In her Budget presentation last year, Finance Minister Nirmala Sitharaman chalked out a plan to form 10,000 Farmer Producer Organisations (FPOs) over five years. However, she did not allocate any funds for the initiative or frame a policy conducive to the setting up of these farmer groups.

The Finance Minister is expected to chalk out a plan for the FPOs in the upcoming Budget.

The market buzz is that the Budget may announce direct as well as indirect capital support of ₹7,000-10,000 crore to create the 10,000 farmer producers organisations. Further, it is expected that the stipulation that a minimum of 500 farmers must be members of a farmer producer company (FPC, registered under the Companies Act) for it to receive the Central grant may be reduced to 250 members.

NABARD, Small Farmers Agri-Business Consortium (SFAC) and National Cooperative Development Corporation are likely to be given the responsibility to execute the programme to form the targeted number of FPOs.

However, given that there are very few FPOs in existence now despite several efforts by the government in the last 10 years, it will be interesting to see how this is achieved, say experts.

Since 2011, when the Government of India launched a pilot programme to promote FPOs under various schemes and programmes of the Centre as well as the State and other agencies, around 5,000 of these institutions have come up. Of these, while 902 are under the Small Farmers’ Agri-Business Consortium (SFAC), 2,086 are under NABARD; the rest are under different programmes of State governments and other foundations/trusts.

It must, however, be noted here that of these 5,000 FPOs, many are not doing well. An industry estimate (as reported in the Strategy Paper for Promotion of 10,000 FPOs by SFAC) is that while 50 per cent of the 5,000 FPOs in existence are in the phase of mobilisation of funds and business planning, 20 per cent, i.e., 1000 of them are struggling to survive.

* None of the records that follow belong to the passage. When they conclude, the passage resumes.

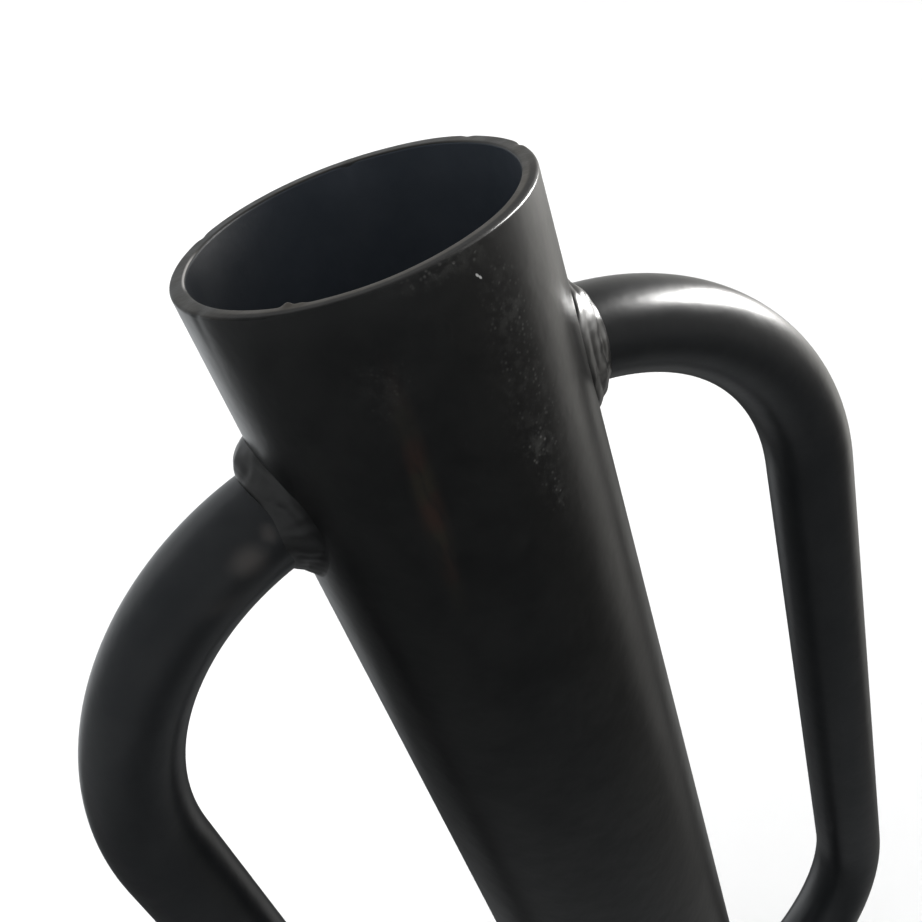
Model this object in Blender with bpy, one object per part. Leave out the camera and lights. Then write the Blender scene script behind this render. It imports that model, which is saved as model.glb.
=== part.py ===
"""A hand post driver: a steel barrel, open at the mouth and closed at the other end by a
strike plate, with two bent tube handles welded to its sides.

It stands on its closed end. The origin is the centre of that end, +Z runs along the barrel
towards the mouth, and both handles lie in the XZ plane, the right one on +X.
"""

import math

import bmesh
import bpy
from mathutils import Vector

# Driving dimensions, in metres. The barrel is 3 inch nominal tube.
BARREL_LENGTH = 0.610
BARREL_RADIUS = 0.0889 / 2
BARREL_WALL = 0.0040
EDGE_CHAMFER = 0.0008

PLATE_THICKNESS = 0.016
PLATE_RECESS = 0.005
PLATE_WELD_DOWN_BORE = 0.0035
PLATE_WELD_ACROSS_PLATE = 0.0045

HANDLE_RADIUS = 0.028 / 2
HANDLE_WALL = 0.0025
BEND_RADIUS = 0.0877
LEG_SLOPE = math.radians(10.8)
LEG_STRAIGHT = 0.0032
MOUTH_TO_RIGHT_HANDLE = 0.0561
MOUTH_TO_LEFT_HANDLE = 0.0620
HANDLE_SPAN = 0.400

WELD_ON_BARREL = 0.0070
WELD_ON_HANDLE = 0.0054
WELD_CROWN = 0.0010

# Welded pieces stop short of each other by this much, so that each stays its own solid.
GAP = 0.0003

BARREL_SIDES = 64
HANDLE_SIDES = 24
BEND_STEPS = 8

BORE_RADIUS = BARREL_RADIUS - BARREL_WALL

FINISHES = {
    # name: (colour, roughness, metallic)
    "black_paint": ((0.020, 0.021, 0.022, 1.0), 0.38, 0.0),
    "painted_weld": ((0.026, 0.026, 0.026, 1.0), 0.45, 0.0),
    "bare_plate": ((0.045, 0.042, 0.040, 1.0), 0.50, 0.4),
}


def clear_scene():
    for item in list(bpy.data.objects):
        bpy.data.objects.remove(item, do_unlink=True)


def finish(name):
    """The material of that name, made on first use."""
    material = bpy.data.materials.get(name)
    if material:
        return material
    colour, roughness, metallic = FINISHES[name]
    material = bpy.data.materials.new(name)
    material.use_nodes = True
    shader = material.node_tree.nodes["Principled BSDF"]
    shader.inputs["Base Color"].default_value = colour
    shader.inputs["Roughness"].default_value = roughness
    shader.inputs["Metallic"].default_value = metallic
    return material


def add_object(name, bm, material, smooth_angle=35.0):
    """Turns a finished bmesh into a smooth-shaded object in the scene."""
    bmesh.ops.recalc_face_normals(bm, faces=bm.faces)
    mesh = bpy.data.meshes.new(name)
    bm.to_mesh(mesh)
    bm.free()
    mesh.shade_smooth()
    mesh.set_sharp_from_angle(angle=math.radians(smooth_angle))
    mesh.materials.append(finish(material))
    item = bpy.data.objects.new(name, mesh)
    bpy.context.scene.collection.objects.link(item)
    return item


def add_loop(bm, points):
    """A closed loop of edges through the points."""
    corners = [bm.verts.new(point) for point in points]
    following = corners[1:] + corners[:1]
    return [bm.edges.new(pair) for pair in zip(corners, following)]


def bridge(bm, loops):
    """Skins each loop to the next, and the last to the first, so the surface closes on itself."""
    following = loops[1:] + loops[:1]
    for here, there in zip(loops, following):
        bmesh.ops.bridge_loops(bm, edges=here + there)


def turned(name, profile, material):
    """A ring turned about Z from a closed profile of (radius, height) points."""
    bm = bmesh.new()
    outline = [bm.verts.new((radius, 0.0, height)) for radius, height in profile]
    edges = [bm.edges.new(pair) for pair in zip(outline, outline[1:] + outline[:1])]
    bmesh.ops.spin(
        bm,
        geom=outline + edges,
        cent=(0.0, 0.0, 0.0),
        axis=(0.0, 0.0, 1.0),
        angle=math.tau,
        steps=BARREL_SIDES,
        use_merge=True,
    )
    return add_object(name, bm, material)


def make_barrel():
    low, high = 0.0, BARREL_LENGTH
    profile = [
        (BORE_RADIUS, low + EDGE_CHAMFER),
        (BORE_RADIUS + EDGE_CHAMFER, low),
        (BARREL_RADIUS - EDGE_CHAMFER, low),
        (BARREL_RADIUS, low + EDGE_CHAMFER),
        (BARREL_RADIUS, high - EDGE_CHAMFER),
        (BARREL_RADIUS - EDGE_CHAMFER, high),
        (BORE_RADIUS + EDGE_CHAMFER, high),
        (BORE_RADIUS, high - EDGE_CHAMFER),
    ]
    return turned("barrel", profile, "black_paint")


def make_strike_plate():
    """The disc that the head of the post meets, let into the closed end of the barrel."""
    bm = bmesh.new()
    bmesh.ops.create_cone(
        bm,
        cap_ends=True,
        segments=BARREL_SIDES,
        radius1=BORE_RADIUS - GAP,
        radius2=BORE_RADIUS - GAP,
        depth=PLATE_THICKNESS,
    )
    rims = [edge for edge in bm.edges if len({v.co.z for v in edge.verts}) == 1]
    bmesh.ops.bevel(bm, geom=rims, offset=EDGE_CHAMFER, segments=1, affect="EDGES")
    bmesh.ops.translate(bm, verts=bm.verts, vec=(0.0, 0.0, PLATE_RECESS + PLATE_THICKNESS / 2))
    return add_object("strike_plate", bm, "bare_plate")


def make_strike_plate_weld():
    """The fillet run around the plate, inside the recess of the closed end."""
    outer = BORE_RADIUS - GAP
    root = PLATE_RECESS - GAP
    toe_on_plate = outer - PLATE_WELD_ACROSS_PLATE
    toe_on_bore = root - PLATE_WELD_DOWN_BORE
    crown = (
        (outer + toe_on_plate) / 2 - WELD_CROWN / 2,
        (root + toe_on_bore) / 2 - WELD_CROWN / 2,
    )
    profile = [(outer, root), (toe_on_plate, root), crown, (outer, toe_on_bore)]
    return turned("strike_plate_weld", profile, "painted_weld")


def direction(slope):
    """The way the centreline runs when it slopes that far below horizontal."""
    return Vector((math.cos(slope), 0.0, -math.sin(slope)))


def outward(slope):
    """Square to the centreline there, towards the outside of the bend."""
    return Vector((math.sin(slope), 0.0, math.cos(slope)))


def handle_stations(root_height):
    """The centreline of a handle on +X as (point, slope) stations, from mouth leg to closed-end leg."""
    root = Vector((BARREL_RADIUS, 0.0, root_height))
    bend_start = root + LEG_STRAIGHT * direction(LEG_SLOPE)
    centre = bend_start - BEND_RADIUS * outward(LEG_SLOPE)
    middle = root_height - HANDLE_SPAN / 2
    half = [(bend_start, LEG_SLOPE)]
    for step in range(1, BEND_STEPS + 1):
        slope = LEG_SLOPE + (math.pi / 2 - LEG_SLOPE) * step / BEND_STEPS
        half.append((centre + BEND_RADIUS * outward(slope), slope))
    other_half = []
    for point, slope in reversed(half):
        mirrored = Vector((point.x, 0.0, 2 * middle - point.z))
        other_half.append((mirrored, math.pi - slope))
    return half + other_half


def section(station, radius):
    """The points around the handle's centreline at one station."""
    point, slope = station
    across = Vector((0.0, 1.0, 0.0))
    points = []
    for side in range(HANDLE_SIDES):
        turn = math.tau * side / HANDLE_SIDES
        points.append(point + radius * (math.cos(turn) * outward(slope) + math.sin(turn) * across))
    return points


def coped(stations, radius, standoff=0.0):
    """The points around the first leg where it comes that far off the barrel's surface."""
    reach = BARREL_RADIUS + GAP + standoff
    rings = [section(station, radius) for station in stations]
    along = direction(stations[0][1])
    inside_barrel = [point - along * (point.x / along.x) for point in rings[0]]
    points = []
    for row in zip(inside_barrel, *rings):
        surface = math.sqrt(reach * reach - row[0].y * row[0].y)
        for here, there in zip(row, row[1:]):
            if there.x >= surface:
                points.append(here.lerp(there, (surface - here.x) / (there.x - here.x)))
                break
    return points


def placed(points, side):
    """The points as they are on the right, or turned half round the barrel for the left."""
    return [Vector((side * point.x, side * point.y, point.z)) for point in points]


def make_handle(name, side, root_height):
    """A bent tube whose ends are cut to sit on the barrel."""
    stations = handle_stations(root_height)
    outer, inner = HANDLE_RADIUS, HANDLE_RADIUS - HANDLE_WALL
    from_far_end = stations[::-1]
    outside = [coped(stations, outer)]
    outside += [section(station, outer) for station in stations]
    outside += [coped(from_far_end, outer)]
    inside = [coped(stations, inner)]
    inside += [section(station, inner) for station in stations]
    inside += [coped(from_far_end, inner)]
    bm = bmesh.new()
    bridge(bm, [add_loop(bm, placed(points, side)) for points in outside + inside[::-1]])
    return add_object(name, bm, "black_paint")


def make_handle_weld(name, side, stations):
    """The fillet run around the first leg of a handle."""
    inner = HANDLE_RADIUS + GAP
    loops = [
        coped(stations, inner),
        coped(stations, inner + WELD_ON_BARREL),
        coped(stations, inner + WELD_ON_BARREL / 2 + WELD_CROWN, WELD_ON_HANDLE / 2 + WELD_CROWN),
        coped(stations, inner, WELD_ON_HANDLE),
    ]
    bm = bmesh.new()
    bridge(bm, [add_loop(bm, placed(points, side)) for points in loops])
    return add_object(name, bm, "painted_weld")


def main():
    clear_scene()
    make_barrel()
    make_strike_plate()
    make_strike_plate_weld()
    for name, side, from_mouth in (
        ("right", 1, MOUTH_TO_RIGHT_HANDLE),
        ("left", -1, MOUTH_TO_LEFT_HANDLE),
    ):
        root_height = BARREL_LENGTH - from_mouth
        stations = handle_stations(root_height)
        make_handle(f"handle_{name}", side, root_height)
        make_handle_weld(f"handle_{name}_mouth_weld", side, stations)
        make_handle_weld(f"handle_{name}_closed_end_weld", side, stations[::-1])


main()
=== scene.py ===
"""A hand post driver: a painted steel barrel, open at the mouth, with two welded tube handles.

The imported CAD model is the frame. Each piece here takes its size and place from it and stands
for one CAD node with a finer surface: hand-dressed saw cuts, lumpy weld beads and worn paint.
"""

import math

import bmesh
import bpy
from mathutils import Matrix, Vector, noise


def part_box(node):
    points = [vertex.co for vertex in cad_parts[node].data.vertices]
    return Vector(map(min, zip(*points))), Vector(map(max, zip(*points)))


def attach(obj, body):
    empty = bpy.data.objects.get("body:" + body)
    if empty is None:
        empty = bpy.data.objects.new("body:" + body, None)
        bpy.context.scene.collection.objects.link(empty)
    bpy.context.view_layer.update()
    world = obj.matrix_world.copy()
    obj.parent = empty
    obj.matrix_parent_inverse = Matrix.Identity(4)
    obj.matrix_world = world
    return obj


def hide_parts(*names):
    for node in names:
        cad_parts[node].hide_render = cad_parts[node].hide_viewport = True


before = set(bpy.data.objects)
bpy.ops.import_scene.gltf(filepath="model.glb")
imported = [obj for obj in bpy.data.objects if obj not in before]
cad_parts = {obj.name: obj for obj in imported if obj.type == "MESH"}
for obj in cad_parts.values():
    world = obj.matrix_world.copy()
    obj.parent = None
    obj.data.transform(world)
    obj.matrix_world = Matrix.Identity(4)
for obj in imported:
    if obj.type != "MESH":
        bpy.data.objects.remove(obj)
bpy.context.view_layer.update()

# Sizes that the frame gives, in metres. The plate stands clear of the bore by the fit gap.
FIT_GAP = 0.0003
BARREL_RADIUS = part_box("barrel")[1].x
BARREL_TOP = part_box("barrel")[1].z
PLATE_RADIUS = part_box("strike_plate")[1].x
BORE_RADIUS = PLATE_RADIUS + FIT_GAP
PLATE_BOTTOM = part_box("strike_plate")[0].z
PLATE_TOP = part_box("strike_plate")[1].z
HANDLE_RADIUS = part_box("handle_right")[1].y

# The handles' own shape, as the CAD has it. A bend leaves the tube a little flat.
HANDLE_WALL = 0.0025
HANDLE_SPAN = 0.400
BEND_RADIUS = 0.0877
LEG_SLOPE = math.radians(10.8)
LEG_STRAIGHT = 0.0032
BEND_FLATTENING = 0.02
# How many stations, from either end, a joint and its weld can reach over.
LEG_STATIONS = 12

# How finely each surface is cut.
BARREL_SIDES = 480
BARREL_ROW = 0.010
RIM_ROW = 0.0006
HANDLE_SIDES = 96
HANDLE_ROW = 0.008
BEND_STEPS = 44
WELD_STEPS = 480
BEAD_STEPS = 36
PLATE_SIDES = BARREL_SIDES // 2
PLATE_ROW = 0.0012
PLATE_EDGE_ROW = 0.002
PLATE_WELD_STEPS = WELD_STEPS * 2
ROUNDING_STEPS = 6

# The saw-cut ends of the barrel, and how far from an end the cut shows.
RIM_ROUNDING = 0.0008
SAW_WANDER = 0.00012
SAW_WAVES = 2.5
SAW_REACH = 0.002
# Marks on the mouth's edges: (degrees round the barrel, on the outer edge?, depth, width). A
# depth below zero is a burr that stands up. A mark also moves its edge sideways by a share.
RIM_MARKS = (
    (-129.0, False, -0.0008, 0.0012),
    (-125.0, False, -0.0003, 0.0012),
    (-4.0, True, 0.0004, 0.0014),
    (-161.0, True, 0.0003, 0.0016),
    (24.0, True, 0.0003, 0.0014),
    (71.0, False, 0.0003, 0.0014),
    (133.0, True, 0.0003, 0.0016),
)
MARK_REACH = 0.0011
MARK_SIDEWAYS = 0.7

# The handles' weld beads: legs on each surface, with unevenness as a share of the leg.
WELD_ON_BARREL = {"right": 0.0076, "left": 0.0064}
WELD_ON_HANDLE = {"right": 0.0060, "left": 0.0046}
WELD_UNEVENNESS = 0.16
WELD_UNEVEN_SIZE = 0.009
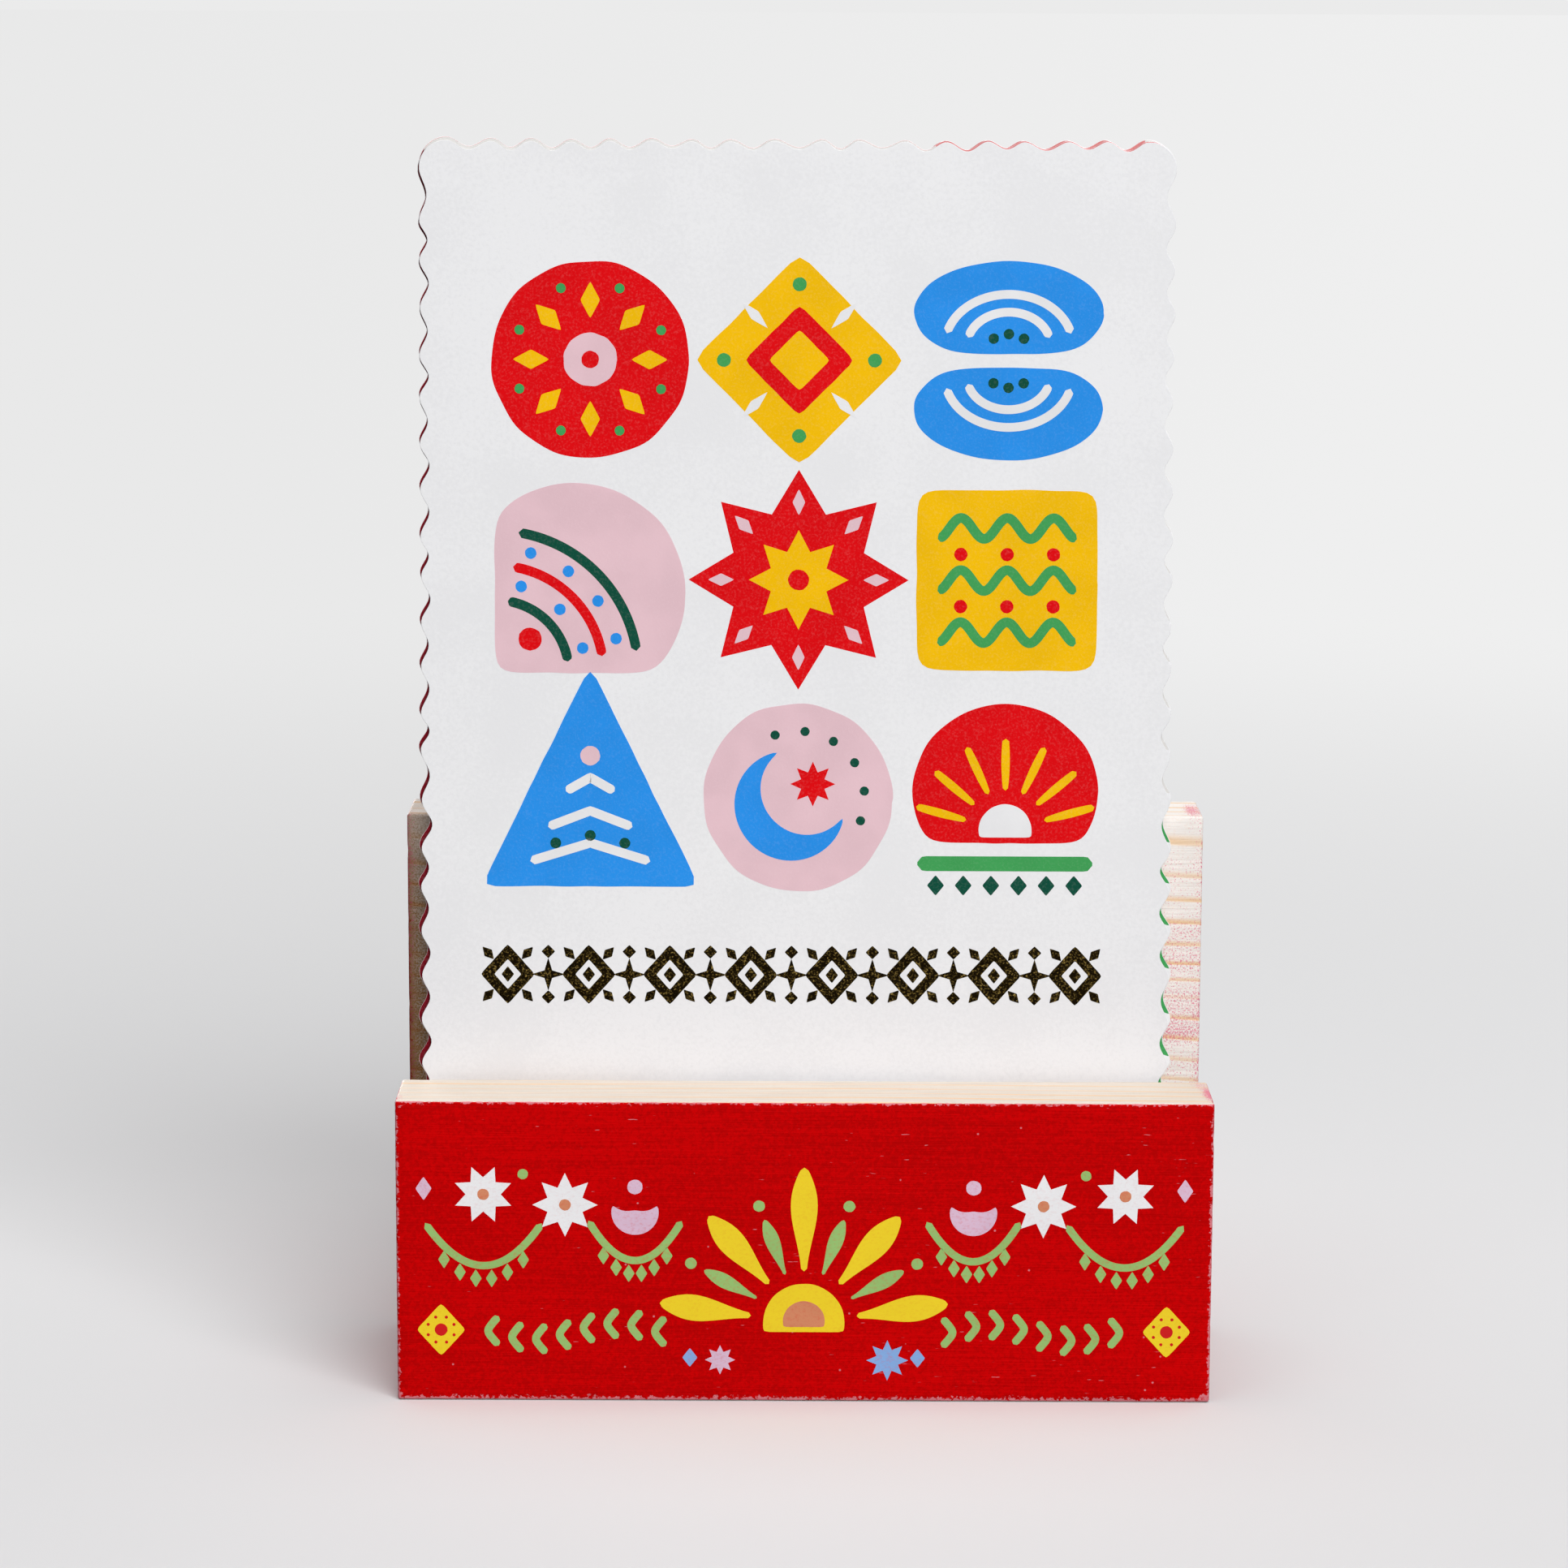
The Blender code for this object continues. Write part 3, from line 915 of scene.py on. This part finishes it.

When farmers come together and operate as a producer company, there are many advantages — they can buy inputs at the wholesale price, benefit from reduced marketing costs because of aggregation of produce and bulk transportation to the market, and also get better access to funding and institutional credit. They will also have the financial muscle to invest in storage facilities and store their produce and not sell it all immediately post-harvest.

Not just about funding

The reason many FPOs are struggling today is in not only because of lack of funding. It is also the lack of policy support and handholding in managing the company. Given that all the shareholders of the FPO/FPC are farmers and lack the skills needed to run a business, there are umpteen challenges they face on a day to day basis, says Yogesh Throat, Managing Director of MAHA FPC.

The ecosystem to develop an FPO doesn’t exist now in most States, lament experts.

There is need for constant support to FPOs from States, which should appoint a mentor for each FPO and guide them in their day-to-day operations, says Yogesh Kumar Dwivedi, CEO, Madhya Bharat Consortium of Farmers Producer Company Ltd. “In every State a steering committee should be established with representatives of the State as also the SFAC and professionals from the agri-business space. It should have continuous interaction with the FPO and monitor progress on a monthly basis…”

With a year already gone since the policy was announced, the Centre should get its act together quickly to reach the targeted number of 10,000 FPOs in the next four years.